“Le Femen offendono i sentimenti religiosi di innumerevoli persone”. Nessuna assoluzione da parte del portavoce vaticano, padre Federico Lombardi, per la donna ucraina, attivista del noto movimento di protesta, che nel giorno di Natale, durante il messaggio Urbi et Orbi di Papa Francesco, ha tentato di rubare il bambino Gesù deposto nel presepe di piazza San Pietro. Iana Aleksandrovna Azhdanova, questo il nome della donna, si è avventata, con il seno nudo e una scritta “God” sul corpo, verso la rappresentazione della natività realizzata quest’anno dalla Fondazione Arena di Verona nel cuore della cristianità afferrando la statua del bambinello e urlando slogan contro la Chiesa cattolica. Subito bloccata dalla Gendarmeria vaticana, in collaborazione con la Polizia italiana, ora si trova in arresto nella caserma del Corpo di sorveglianza, in attesa dell’interrogatorio da parte dell’autorità giudiziaria dello Stato della Città del Vaticano, che deciderà se convalidare il fermo e come procedere nei suoi confronti.

L’arresto della donna, come ha spiegato padre Lombardi, è stato disposto dal direttore dei Servizi di sicurezza del Governatorato, il comandante della Gendarmeria Domenico Giani, in flagranza di reato. Iana Aleksandrovna Azhdanova ora dovrà rispondere di “vilipendio, atti osceni in luogo pubblico e furto”. Durissima la condanna del portavoce della Santa Sede che ha precisato che “il fatto è da considerare particolarmente grave per il luogo e le circostanze in cui è stato compiuto, offendendo intenzionalmente i sentimenti religiosi di innumerevoli persone. Né bisogna dimenticare – ricorda ancora Lombardi – che tre persone del gruppo Femen avevano già compiuto recentemente, il 14 novembre 2014, atti osceni offensivi per la fede cristiana nella piazza di San Pietro. È quindi giusto procedere con opportuno rigore nei confronti del ripetersi di atti che violano intenzionalmente, ripetutamente e gravemente il diritto dei fedeli al rispetto delle loro legittime convinzioni religiose”.

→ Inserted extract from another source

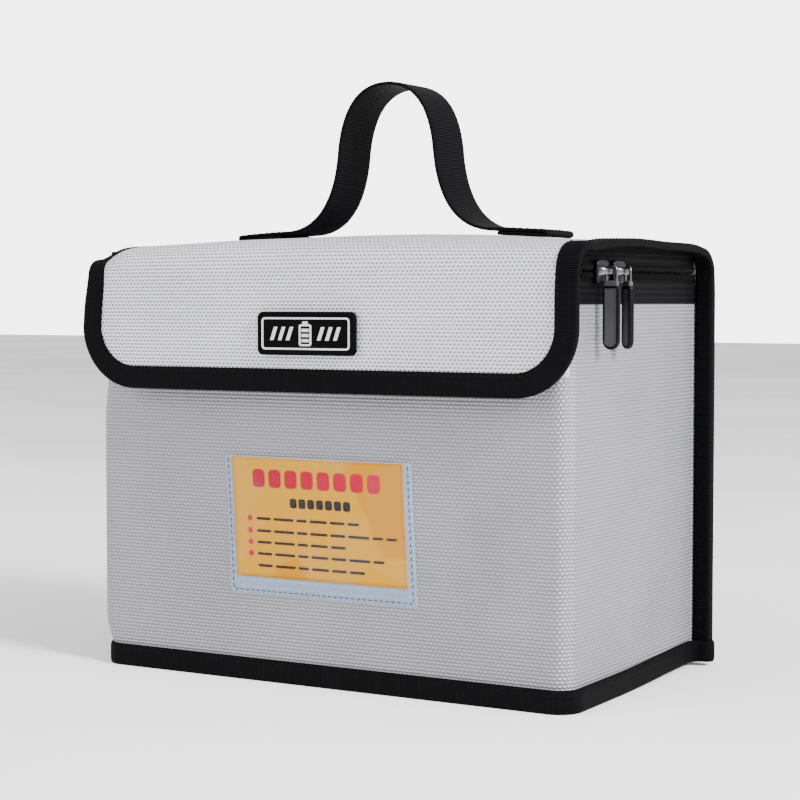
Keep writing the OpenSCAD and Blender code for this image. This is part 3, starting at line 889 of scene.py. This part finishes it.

Insieme alla donna ucraina, nelle celle vaticane è recluso anche l’imprenditore triestino Marcello Di Finizio, che da tempo usa la Basilica Vaticana come luogo per protestare contro un’applicazione della normativa europea Bolkestein sulla liberalizzazione dei servizi che, a suo dire, penalizzerebbe la sua attività. Il 22 dicembre 2014 è riuscito a salire per la quinta volta sulla cupola di San Pietro, dove si è scattato anche un selfie, ed è rimasto appeso per più di 24 ore, trascorrendo anche la notte a 80 metri d’altezza, imbragato con una fune. Attualmente è in attesa di essere giudicato dalle autorità vaticane nel carcere dove fu detenuto l’ex maggiordomo di Benedetto XVI, Paolo Gabriele, condannato per i furti delle carte riservate del Papa tedesco poi pubblicate da alcuni organi di stampa. Nel 2012 Gabriele rimase per 60 giorni in cella di isolamento e fu poi trasferito agli arresti domiciliari. In seguito fu processato e condannato a 18 mesi di reclusione prima di essere graziato da Ratzinger alla vigilia del suo ultimo Natale da Papa.

L’ultimo arresto eclatante, invece, risale al settembre 2014 quando, per volontà di Bergoglio, sono scattate le manette per l’ex nunzio polacco Jozef Wesolowski, già ridotto in primo grado nel processo canonico allo stato laicale, al quale furono poi concessi i domiciliari in Vaticano. Il presule è attualmente sotto processo penale per pedofilia e pedopornografia. All’inizio del 2015 è prevista la condanna di primo grado nella quale rischia un massimo di 10 anni di reclusione considerando tutte le aggravanti.